Philosophy’s work is to sort these questions out through reflection and reason. He writes, ‘These fundamental elements of knowledge spring from the wonder awakened in them by the contemplation of creation: human beings are astonished to discover themselves as part of the world, in a relationship with others like them, all sharing a common destiny. Here begins, then, the journey which will lead them to discover ever new frontiers of knowledge. Without wonder, men and women would lapse into deadening routine and little by little would become incapable of a life which is genuinely personal.’
This philosophical journey, over time and in different cultures, presents us with various philosophical systems. JPII decries the ‘philosophical pride’ that assumes that any one system has captured reality in one totalizing system of thought. That said, this does not mean that we are in a kind of radically diverse milieu where one cannot make judgments. Philosophy never starts from scratch. Even philosophers who pretend to start from scratch really don’t (every student who has read Descartes notices how, despite his insistence on radical doubt, he actually lets really important bits of undoubted knowledge in, by the ‘light of nature’, as it were). There are no totally thoroughgoing skeptics, since we all import in certain ’self-evident truths’.
But what are these self-evident truths from which we all must begin, and from which we sort out which philosophical system is most compelling? That itself is a philosophical question. But JPII suggests that there is some store of ‘common sense’, which he calls ‘Implicit Philosophy’. In other words, not only do we all ask these questions, we all have some basic answers to them. JPII writes,
‘Although times change and knowledge increases, it is possible to discern a core of philosophical insight within the history of thought as a whole. Consider, for example, the principles of non-contradiction, finality and causality, as well as the concept of the person as a free and intelligent subject, with the capacity to know God, truth and goodness. Consider as well certain fundamental moral norms which are shared by all. These are among the indications that, beyond different schools of thought, there exists a body of knowledge which may be judged a kind of spiritual heritage of humanity. It is as if we had come upon an implicit philosophy, as a result of which all feel that they possess these principles, albeit in a general and unreflective way. Precisely because it is shared in some measure by all, this knowledge should serve as a kind of reference-point for the different philosophical schools. Once reason successfully intuits and formulates the first universal principles of being and correctly draws from them conclusions which are coherent both logically and ethically, then it may be called right reason or, as the ancients called it, orthós logos, recta ratio.’
Of late I have found myself disagreeing with people almost all the time. Perhaps I am just disagreeable. Perhaps I just live in what McInerny calls a ‘Thomist free zone’. But I think there is something more to it than that. I am afraid that philosophers too often deny the Implicit Philosophy that is the bedrock of philosophical inquiry. There is a temptation, among some philosophers and students of philosophy, to be contrarian just for the sake of being a contrarian. To use Plato’s description in the Republic, they ‘argue for amusement, and are always contradicting and refuting others in imitation of those who refute them; like puppy-dogs, they rejoice in pulling and tearing at all who come near them.’

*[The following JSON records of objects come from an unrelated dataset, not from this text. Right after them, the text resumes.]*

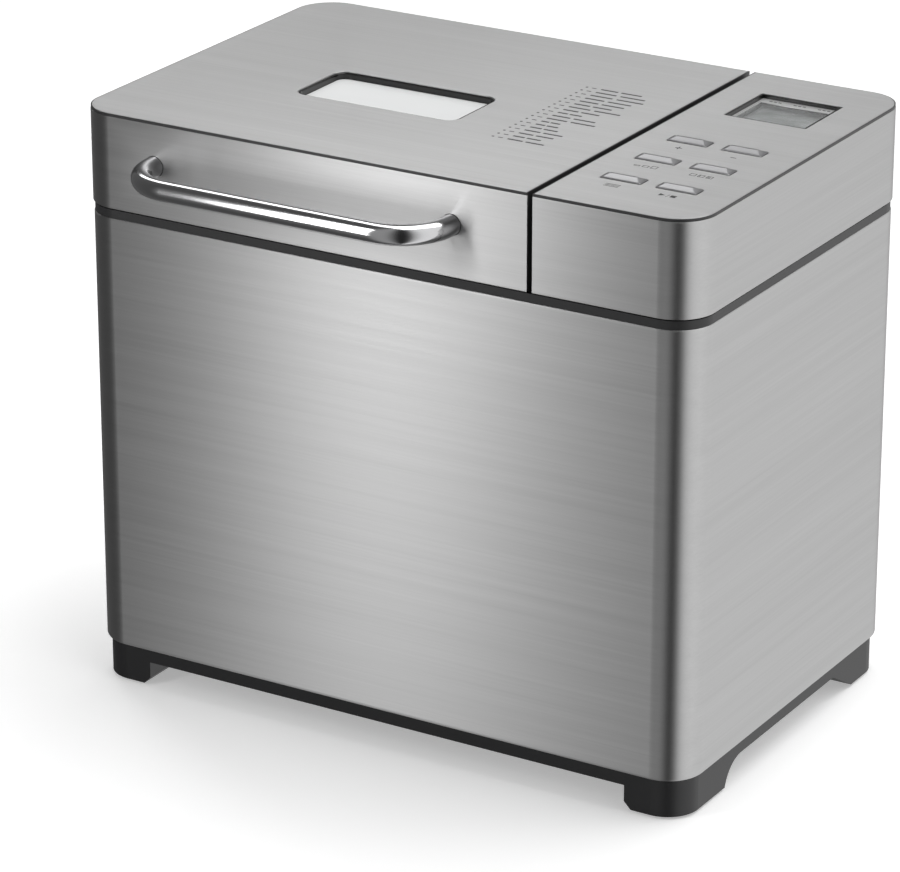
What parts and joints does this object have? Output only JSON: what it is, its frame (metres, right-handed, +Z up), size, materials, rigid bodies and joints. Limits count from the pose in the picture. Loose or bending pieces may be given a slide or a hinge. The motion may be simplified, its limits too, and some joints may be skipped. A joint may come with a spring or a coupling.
{
  "type": "bread machine",
  "caption": "Free-standing bread machine: steel body, hinged lid with window and bar handle, key panel with screen, lift-out baking pan with a belt-driven paddle.",
  "frame": {"origin": "under the middle of the whole object, on the surface that it stands on", "axes": "+X to the machine's right, +Y to its back, +Z up"},
  "size_m": [0.362, 0.273, 0.323],
  "materials": {
    "brushed_steel": "fine horizontal brushing, satin",
    "black_plastic": "satin moulded",
    "chrome_bar": "polished",
    "key_chrome": "satin plated",
    "clear_glass": "clear tempered",
    "chamber_steel": "plain pressed sheet",
    "zinc_sheet": "zinc coated",
    "pan_coating": "non-stick coating on aluminium",
    "machined_steel": "turned",
    "bronze": "sintered",
    "rubber": "matt",
    "silicone": "heat resistant, matt",
    "ceramic": "unglazed",
    "element_sheath": "oxidised sheath",
    "circuit_board": "solder mask",
    "screen_grey": "liquid crystal display",
    "screen_trim": "silvered",
    "nylon": "glass filled"
  },
  "bodies": {
    "machine": {"base_tray": "black_plastic", "rubber_feet": "rubber", "chassis_plate": "zinc_sheet", "base_screws": "machined_steel", "body_wrap": "brushed_steel", "back_panel": "brushed_steel", "deck": "black_plastic", "hinge_posts": "black_plastic", "oven_chamber": "chamber_steel", "chamber_posts": "zinc_sheet", "heat_shield": "zinc_sheet", "heating_element": "element_sheath", "element_insulators": "ceramic", "temperature_sensor": "machined_steel", "bearing_block": "zinc_sheet", "shaft_bushes": "bronze", "pan_clips": "machined_steel", "drive_belt": "rubber", "motor_bracket": "zinc_sheet", "motor_housing": "zinc_sheet", "power_board": "circuit_board", "cord_gland": "black_plastic", "panel_wrap": "brushed_steel", "panel_frame": "black_plastic", "panel_top_plate": "brushed_steel", "screen_frame": "screen_trim", "screen_lens": "clear_glass", "screen_module": "screen_grey", "control_board": "circuit_board", "key_switches": "black_plastic", "buzzer": "black_plastic"},
    "lid": {"lid_wrap": "brushed_steel", "lid_frame": "black_plastic", "lid_top_plate": "brushed_steel", "window_frame": "black_plastic", "window_glass": "clear_glass", "inner_glass": "clear_glass", "lid_liner": "chamber_steel", "lid_seal": "silicone", "handle_bar": "chrome_bar", "handle_screws": "machined_steel", "hinge_pins": "machined_steel"},
    "pan": {"pan_shell": "pan_coating", "pan_foot": "pan_coating", "pan_bush": "bronze"},
    "pan_drive": {"pan_shaft": "machined_steel", "pan_coupler": "machined_steel"},
    "bail": {"pan_bail": "machined_steel"},
    "paddle": {"kneading_paddle": "pan_coating"},
    "drive": {"output_shaft": "machined_steel", "driven_pulley": "nylon"},
    "motor": {"motor_rotor": "machined_steel", "motor_pulley": "machined_steel", "motor_fan": "nylon"},
    "key_plus": {"key_plus": "key_chrome"},
    "key_minus": {"key_minus": "key_chrome"},
    "key_size": {"key_size": "key_chrome"},
    "key_crust": {"key_crust": "key_chrome"},
    "key_menu": {"key_menu": "key_chrome"},
    "key_start": {"key_start": "key_chrome"}
  },
  "joints": [
    {"name": "lid_hinge", "type": "hinge", "parent": "machine", "child": "lid", "pos_m": [-0.0475, 0.129, 0.2795], "axis": [-1, 0, 0], "range_deg": [0, 95]},
    {"name": "pan_lift", "type": "slide", "parent": "machine", "child": "pan", "axis": [0, 0, 1], "range_m": [0, 0.02]},
    {"name": "bail_swing", "type": "hinge", "parent": "pan", "child": "bail", "pos_m": [-0.046, 0.0165, 0.2025], "axis": [-1, 0, 0], "range_deg": [0, 180]},
    {"name": "pan_drive_spin", "type": "hinge", "parent": "pan", "child": "pan_drive", "pos_m": [-0.046, 0.0165, 0.06], "axis": [0, 0, 1], "continuous": true},
    {"name": "paddle_lift", "type": "slide", "parent": "pan_drive", "child": "paddle", "axis": [0, 0, 1], "range_m": [0, 0.03]},
    {"name": "drive_spin", "type": "hinge", "parent": "machine", "child": "drive", "pos_m": [-0.046, 0.0165, 0.04], "axis": [0, 0, 1], "continuous": true},
    {"name": "motor_spin", "type": "hinge", "parent": "machine", "child": "motor", "pos_m": [0.127, 0.0165, 0.07], "axis": [0, 0, 1], "continuous": true},
    {"name": "key_plus_press", "type": "slide", "parent": "machine", "child": "key_plus", "axis": [0, 0, -1], "range_m": [0, 0.0012], "stiffness_N_per_m": 400, "springref_m": -0.002},
    {"name": "key_minus_press", "type": "slide", "parent": "machine", "child": "key_minus", "axis": [0, 0, -1], "range_m": [0, 0.0012], "stiffness_N_per_m": 400, "springref_m": -0.002},
    {"name": "key_size_press", "type": "slide", "parent": "machine", "child": "key_size", "axis": [0, 0, -1], "range_m": [0, 0.0012], "stiffness_N_per_m": 400, "springref_m": -0.002},
    {"name": "key_crust_press", "type": "slide", "parent": "machine", "child": "key_crust", "axis": [0, 0, -1], "range_m": [0, 0.0012], "stiffness_N_per_m": 400, "springref_m": -0.002},
    {"name": "key_menu_press", "type": "slide", "parent": "machine", "child": "key_menu", "axis": [0, 0, -1], "range_m": [0, 0.0012], "stiffness_N_per_m": 400, "springref_m": -0.002},
    {"name": "key_start_press", "type": "slide", "parent": "machine", "child": "key_start", "axis": [0, 0, -1], "range_m": [0, 0.0012], "stiffness_N_per_m": 400, "springref_m": -0.002}
  ],
  "couplings": [
    {"joint": "pan_drive_spin", "follows": "drive_spin", "ratio": 1},
    {"joint": "motor_spin", "follows": "drive_spin", "ratio": 6}
  ]
}
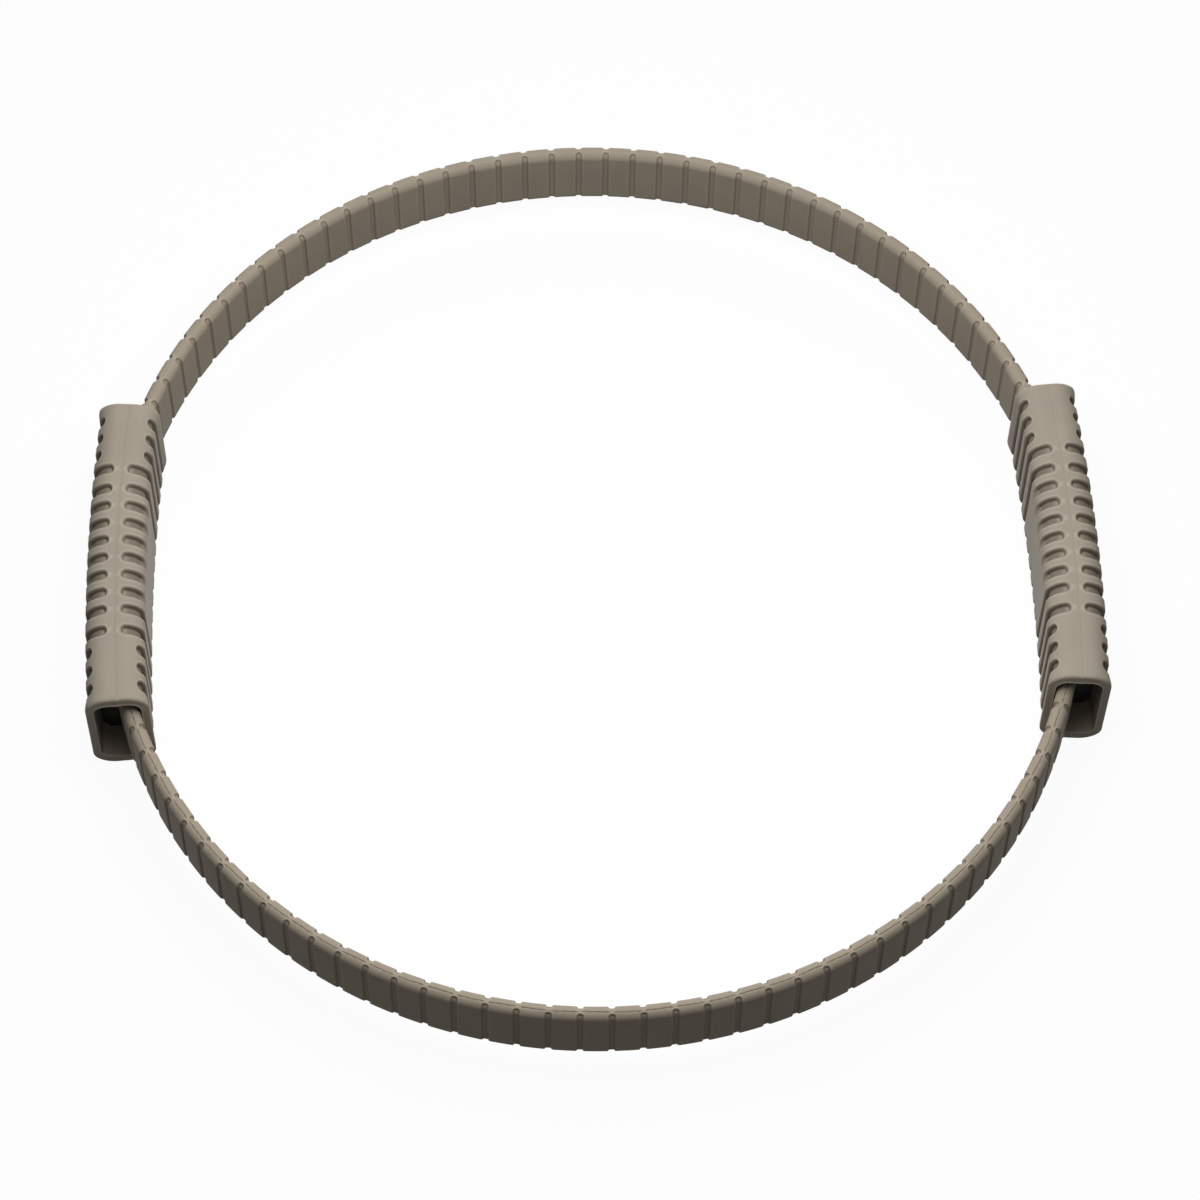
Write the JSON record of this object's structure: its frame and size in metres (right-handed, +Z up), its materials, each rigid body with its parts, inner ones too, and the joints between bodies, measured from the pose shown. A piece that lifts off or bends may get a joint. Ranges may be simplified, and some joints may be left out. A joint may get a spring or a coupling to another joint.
{
  "type": "pilates ring",
  "caption": "Springy exercise hoop: a ribbed silicone band over flat spring steel, with two grooved silicone grips, squeezed between the hands or legs.",
  "frame": {"origin": "on the ground below the middle of the hoop, which lies flat on its two grips", "axes": "+X from the left grip to the right grip, +Y from the front half of the hoop to the rear half, +Z up"},
  "size_m": [0.3674, 0.38, 0.042],
  "materials": {
    "cover_silicone": "matte moulded silicone, warm taupe",
    "grip_silicone": "matte moulded silicone, warm taupe",
    "core_plastic": "black moulded plastic",
    "spring_steel": "rolled spring steel, hidden in the cover",
    "screw_steel": "plated steel, hidden in the grip"
  },
  "bodies": {
    "left_grip_end": {"left_grip": "grip_silicone", "left_core_inner": "core_plastic", "left_core_outer": "core_plastic", "left_screw_1": "screw_steel", "left_screw_2": "screw_steel", "front_cover_left_end": "cover_silicone", "front_strip_left_end": "spring_steel", "rear_cover_left_end": "cover_silicone", "rear_strip_left_end": "spring_steel"},
    "front_length_01": {"front_cover_01": "cover_silicone", "front_strip_01": "spring_steel"},
    "front_length_02": {"front_cover_02": "cover_silicone", "front_strip_02": "spring_steel"},
    "front_length_03": {"front_cover_03": "cover_silicone", "front_strip_03": "spring_steel"},
    "front_length_04": {"front_cover_04": "cover_silicone", "front_strip_04": "spring_steel"},
    "front_length_05": {"front_cover_05": "cover_silicone", "front_strip_05": "spring_steel"},
    "front_length_06": {"front_cover_06": "cover_silicone", "front_strip_06": "spring_steel"},
    "front_length_07": {"front_cover_07": "cover_silicone", "front_strip_07": "spring_steel"},
    "front_length_08": {"front_cover_08": "cover_silicone", "front_strip_08": "spring_steel"},
    "front_length_09": {"front_cover_09": "cover_silicone", "front_strip_09": "spring_steel"},
    "rear_length_01": {"rear_cover_01": "cover_silicone", "rear_strip_01": "spring_steel"},
    "rear_length_02": {"rear_cover_02": "cover_silicone", "rear_strip_02": "spring_steel"},
    "rear_length_03": {"rear_cover_03": "cover_silicone", "rear_strip_03": "spring_steel"},
    "rear_length_04": {"rear_cover_04": "cover_silicone", "rear_strip_04": "spring_steel"},
    "rear_length_05": {"rear_cover_05": "cover_silicone", "rear_strip_05": "spring_steel"},
    "rear_length_06": {"rear_cover_06": "cover_silicone", "rear_strip_06": "spring_steel"},
    "rear_length_07": {"rear_cover_07": "cover_silicone", "rear_strip_07": "spring_steel"},
    "rear_length_08": {"rear_cover_08": "cover_silicone", "rear_strip_08": "spring_steel"},
    "rear_length_09": {"rear_cover_09": "cover_silicone", "rear_strip_09": "spring_steel"},
    "right_grip_end": {"right_grip": "grip_silicone", "right_core_inner": "core_plastic", "right_core_outer": "core_plastic", "right_screw_1": "screw_steel", "right_screw_2": "screw_steel", "front_cover_right_end": "cover_silicone", "front_strip_right_end": "spring_steel"},
    "rear_right_end": {"rear_cover_right_end": "cover_silicone", "rear_strip_right_end": "spring_steel"}
  },
  "joints": [
    {"name": "front_bend_01", "type": "hinge", "parent": "left_grip_end", "child": "front_length_01", "pos_m": [-0.15509, -0.09042, 0.021], "axis": [0, 0, -1], "range_deg": [-8, 19], "stiffness_Nm_per_rad": 100},
    {"name": "front_bend_02", "type": "hinge", "parent": "front_length_01", "child": "front_length_02", "pos_m": [-0.13169, -0.12614, 0.021], "axis": [0, 0, -1], "range_deg": [-3.21, 7.63]},
    {"name": "front_bend_03", "type": "hinge", "parent": "front_length_02", "child": "front_length_03", "pos_m": [-0.10033, -0.15509, 0.021], "axis": [0, 0, -1], "range_deg": [-3.4, 1.43]},
    {"name": "front_bend_04", "type": "hinge", "parent": "front_length_03", "child": "front_length_04", "pos_m": [-0.06276, -0.17536, 0.021], "axis": [0, 0, -1], "range_deg": [-11.01, 4.63]},
    {"name": "front_bend_05", "type": "hinge", "parent": "front_length_04", "child": "front_length_05", "pos_m": [-0.02135, -0.18574, 0.021], "axis": [0, 0, -1], "range_deg": [-14.88, 6.27]},
    {"name": "front_bend_06", "type": "hinge", "parent": "front_length_05", "child": "front_length_06", "pos_m": [0.02135, -0.18574, 0.021], "axis": [0, 0, -1], "range_deg": [-14.88, 6.27]},
    {"name": "front_bend_07", "type": "hinge", "parent": "front_length_06", "child": "front_length_07", "pos_m": [0.06276, -0.17536, 0.021], "axis": [0, 0, -1], "range_deg": [-11.01, 4.63]},
    {"name": "front_bend_08", "type": "hinge", "parent": "front_length_07", "child": "front_length_08", "pos_m": [0.10033, -0.15509, 0.021], "axis": [0, 0, -1], "range_deg": [-3.4, 1.43]},
    {"name": "front_bend_09", "type": "hinge", "parent": "front_length_08", "child": "front_length_09", "pos_m": [0.13169, -0.12614, 0.021], "axis": [0, 0, -1], "range_deg": [-3.21, 7.63]},
    {"name": "front_bend_10", "type": "hinge", "parent": "front_length_09", "child": "right_grip_end", "pos_m": [0.15509, -0.09042, 0.021], "axis": [0, 0, -1], "range_deg": [-9.12, 21.66]},
    {"name": "rear_bend_01", "type": "hinge", "parent": "left_grip_end", "child": "rear_length_01", "pos_m": [-0.15509, 0.09042, 0.021], "axis": [0, 0, 1], "range_deg": [-9.12, 21.66]},
    {"name": "rear_bend_02", "type": "hinge", "parent": "rear_length_01", "child": "rear_length_02", "pos_m": [-0.13169, 0.12614, 0.021], "axis": [0, 0, 1], "range_deg": [-3.21, 7.63]},
    {"name": "rear_bend_03", "type": "hinge", "parent": "rear_length_02", "child": "rear_length_03", "pos_m": [-0.10033, 0.15509, 0.021], "axis": [0, 0, 1], "range_deg": [-3.4, 1.43]},
    {"name": "rear_bend_04", "type": "hinge", "parent": "rear_length_03", "child": "rear_length_04", "pos_m": [-0.06276, 0.17536, 0.021], "axis": [0, 0, 1], "range_deg": [-11.01, 4.63]},
    {"name": "rear_bend_05", "type": "hinge", "parent": "rear_length_04", "child": "rear_length_05", "pos_m": [-0.02135, 0.18574, 0.021], "axis": [0, 0, 1], "range_deg": [-14.88, 6.27]},
    {"name": "rear_bend_06", "type": "hinge", "parent": "rear_length_05", "child": "rear_length_06", "pos_m": [0.02135, 0.18574, 0.021], "axis": [0, 0, 1], "range_deg": [-14.88, 6.27]},
    {"name": "rear_bend_07", "type": "hinge", "parent": "rear_length_06", "child": "rear_length_07", "pos_m": [0.06276, 0.17536, 0.021], "axis": [0, 0, 1], "range_deg": [-11.01, 4.63]},
    {"name": "rear_bend_08", "type": "hinge", "parent": "rear_length_07", "child": "rear_length_08", "pos_m": [0.10033, 0.15509, 0.021], "axis": [0, 0, 1], "range_deg": [-3.4, 1.43]},
    {"name": "rear_bend_09", "type": "hinge", "parent": "rear_length_08", "child": "rear_length_09", "pos_m": [0.13169, 0.12614, 0.021], "axis": [0, 0, 1], "range_deg": [-3.21, 7.63]},
    {"name": "rear_bend_10", "type": "hinge", "parent": "rear_length_09", "child": "rear_right_end", "pos_m": [0.15509, 0.09042, 0.021], "axis": [0, 0, 1], "range_deg": [-9.12, 21.66]}
  ],
  "couplings": [
    {"joint": "front_bend_02", "follows": "front_bend_01", "ratio": 0.35232},
    {"joint": "front_bend_03", "follows": "front_bend_01", "ratio": -0.1572},
    {"joint": "front_bend_04", "follows": "front_bend_01", "ratio": -0.50812},
    {"joint": "front_bend_05", "follows": "front_bend_01", "ratio": -0.68701},
    {"joint": "front_bend_06", "follows": "front_bend_01", "ratio": -0.68701},
    {"joint": "front_bend_07", "follows": "front_bend_01", "ratio": -0.50812},
    {"joint": "front_bend_08", "follows": "front_bend_01", "ratio": -0.1572},
    {"joint": "front_bend_09", "follows": "front_bend_01", "ratio": 0.35232},
    {"joint": "front_bend_10", "follows": "front_bend_01", "ratio": 1},
    {"joint": "rear_bend_01", "follows": "front_bend_01", "ratio": 1},
    {"joint": "rear_bend_02", "follows": "front_bend_01", "ratio": 0.35232},
    {"joint": "rear_bend_03", "follows": "front_bend_01", "ratio": -0.1572},
    {"joint": "rear_bend_04", "follows": "front_bend_01", "ratio": -0.50812},
    {"joint": "rear_bend_05", "follows": "front_bend_01", "ratio": -0.68701},
    {"joint": "rear_bend_06", "follows": "front_bend_01", "ratio": -0.68701},
    {"joint": "rear_bend_07", "follows": "front_bend_01", "ratio": -0.50812},
    {"joint": "rear_bend_08", "follows": "front_bend_01", "ratio": -0.1572},
    {"joint": "rear_bend_09", "follows": "front_bend_01", "ratio": 0.35232},
    {"joint": "rear_bend_10", "follows": "front_bend_01", "ratio": 1}
  ]
}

It is tempting to do this, tempting to deny the Implicit Philosophy because skepticism is apparently the mark of thoughtfulness. But is it really? When we ask incessant and pointless ‘what if’ questions, are we really advancing the cause of philosophy? Just because we can deny in speech self-evident truths, should we? (I take them to be self-evident because, no matter how much we might deny them in speech, we don’t deny them in how we live). It is hard to ignore the prevalence of Implicit Philosophy. For all that Huenemann and I disagree on when it comes to questions of philosophical system, we have the same Implicit Philosophy. We have roughly the same moral outlooks, the same view on education, many of the same hopes. Our lives look very similar and are lived in largely the same way (family, philosophy, love of learning, exercise, etc). (I’m hoping Huenemann is not cringing right now!).
What is the point of all this? Well, I wonder if we do philosophy a disservice when we use it to question rather than to inquire (if that distinction makes any sense). To question might mean to act as if nothing is ‘sacred’, as if there is nothing that should not be called to the mat. To inquire would be to take our Implicit Philosophy as a starting point (our human questions and the basic answers that we all live), as the wellspring for the original wonder of philosophy. In the former model, philosophy devolves into a tit for tat, puppies pulling and tearing. It actually devalues the original questions that drew us all into philosophy in the first place, for it makes of them a game only. The latter effort allows for genuine philosophical creativity, and a philosophical discourse which would never be seen as ‘ivory tower’ since it would always be concretely grounded in existential questions that every human person lives.